Effects of Mn-doping on the magnetic and microwave absorption properties of Co2W hexaferrite

BaCo₂Mn_xFe_16-xO₂₇ (x = 0,0.4, 0.8, 1.2, 1.6, 2.0, 2.4) hexaferrites were synthesized via solid-phase sintering to investigate Mn doping effects on the crystal structure, electromagnetic properties, and microwave absorption performance. X-ray diffraction (XRD) analysis reveals a pure W-phase for x ≤ 1.6, while secondary phases emerge when x ≥ 2.0. Magnetic measurements show a systematic decrease in coercivity (from 125.4 Oe at x = 0 to 53.4 Oe at x = 1.6) due to combined effects of grain size variation and changes in the magneto-crystalline anisotropy field induced by Mn doping.

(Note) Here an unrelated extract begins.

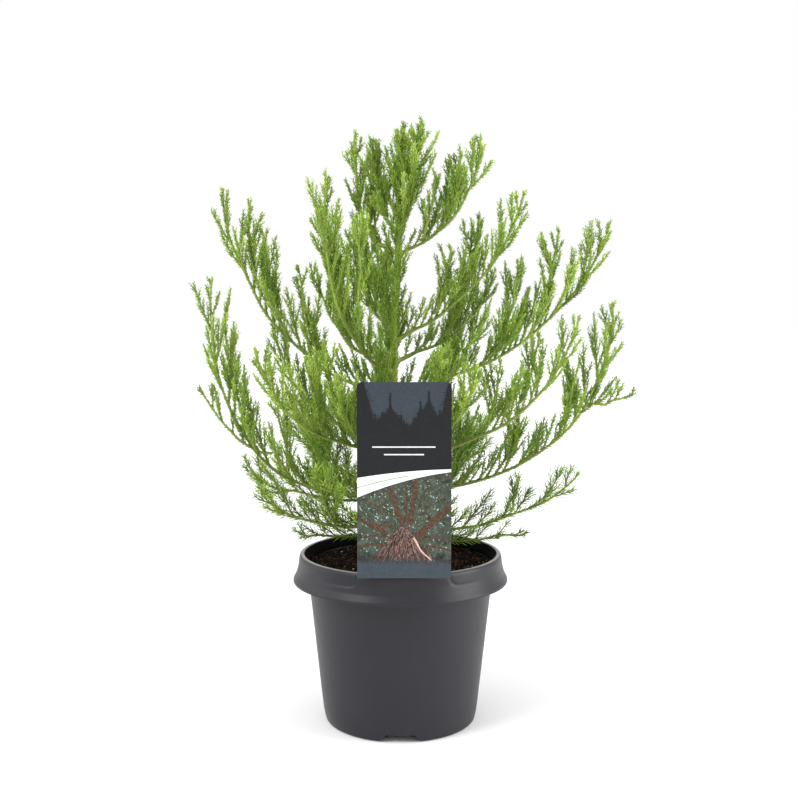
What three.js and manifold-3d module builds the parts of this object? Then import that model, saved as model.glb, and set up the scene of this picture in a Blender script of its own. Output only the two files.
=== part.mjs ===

Saturation magnetization (M_s) exhibits a “V-shaped” trend, attributed to the smaller magnetic moment of Mn³⁺ ions compared to Fe³⁺ ions and their selective occupation of lattice sites with different magnetic moment directions. At x = 0.4, Mn ions occupy the Fe7 sites (with spin up Fe³⁺), reducing the M_s. At x = 0.8, additional Mn ions preferentially occupy Fe3 and Fe6 sites, causing a further decrease in M_s. However, at x = 1.2, extra Mn ions occupy the Fe4 and Fe5 sites (with spin down Fe³⁺), leading to an increase in M_s. Moreover, Mn doping effectively broadens the effective absorption bandwidth (EAB) of the samples. Notably, at x = 1.2, the sample demonstrates remarkable microwave absorption performance, achieving a reflection loss of -54.94 dB at a thickness of merely 1.58 mm, with an EAB exceeding 7.63 GHz, covering the Ku-band. This work demonstrates that Mn doping is an effective strategy to tailor both magnetic properties and microwave absorption in Co₂W hexaferrites, offering promising materials for Ku-band absorbers.